En ce qui concerne le deuxième point, la législation et la politique relatives au développement et à l’utilisation de l’IA évoluent. Bien qu’il existe une variété de lois (par exemple, les droits civils, la protection des consommateurs, la concurrence, les prêts équitables) qui s’appliquent déjà à l’utilisation de l’IA, nous n’en sommes qu’aux premiers stades de la mise en œuvre et de l’interprétation de ces lois. Nous en sommes également aux premiers stades de l’élaboration de politiques spécifiquement adaptées à l’IA – mais ce que j’ai remarqué, tant dans ma pratique juridique que dans mes recherches, c’est qu’il y a des domaines qui restent non résolus par ce patchwork juridique et qui ne le seront que lorsqu’il y aura davantage de litiges concernant le développement et l’utilisation de l’IA. D’une manière générale, je ne pense pas que l’on comprenne bien l’état actuel du droit et de l’IA, et la manière dont l’incertitude juridique concernant des questions clés telles que la responsabilité peut signifier que certains risques, préjudices et litiges peuvent rester non résolus jusqu’à ce que des années de litiges entre entreprises ou entre régulateurs et entreprises produisent des précédents juridiques susceptibles d’apporter un peu de clarté.

Quelle est la meilleure façon de développer l’IA de manière responsable ?

La difficulté de construire une IA responsable réside dans le fait que de nombreux piliers sous-jacents de l’IA responsable, tels que l’équité et la sécurité, reposent sur des valeurs normatives, pour lesquelles il n’existe pas de définition ou de compréhension commune de ces concepts. On peut donc supposer que l’on agit de manière responsable tout en causant des dommages, ou que l’on agit de manière malveillante et que l’on s’appuie sur le fait qu’il n’existe pas de normes partagées de ces concepts pour prétendre agir de bonne foi. Tant qu’il n’y aura pas de normes mondiales ou de cadre commun définissant ce que signifie construire une IA de manière responsable, le meilleur moyen de poursuivre cet objectif est de disposer de principes, de politiques, d’orientations et de normes clairs pour le développement et l’utilisation responsables de l’IA, qui soient appliqués par le biais d’un contrôle interne, d’une évaluation comparative et d’autres pratiques de gouvernance.

Comment les investisseurs peuvent-ils mieux promouvoir une IA responsable ?

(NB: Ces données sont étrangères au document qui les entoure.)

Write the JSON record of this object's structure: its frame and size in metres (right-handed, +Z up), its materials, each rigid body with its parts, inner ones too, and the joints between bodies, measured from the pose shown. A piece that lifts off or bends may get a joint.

Les investisseurs peuvent mieux définir ou au moins clarifier ce qui constitue un développement ou une utilisation responsable de l’IA, et prendre des mesures lorsque les pratiques des acteurs de l’IA ne sont pas conformes. Actuellement, les termes « responsable » ou « digne de confiance » sont en fait des termes de marketing car il n’existe pas de normes claires pour évaluer les pratiques des acteurs de l’IA. Bien que certaines réglementations naissantes, comme la loi européenne sur l’IA, établissent des exigences en matière de gouvernance et de surveillance, il existe encore des domaines dans lesquels les investisseurs peuvent inciter les acteurs de l’IA à développer de meilleures pratiques qui mettent l’accent sur les valeurs humaines ou le bien de la société. Toutefois, si les investisseurs ne sont pas disposés à agir en cas de désalignement ou de preuve de l’existence de mauvais acteurs, il n’y aura guère d’incitation à ajuster les comportements ou les pratiques.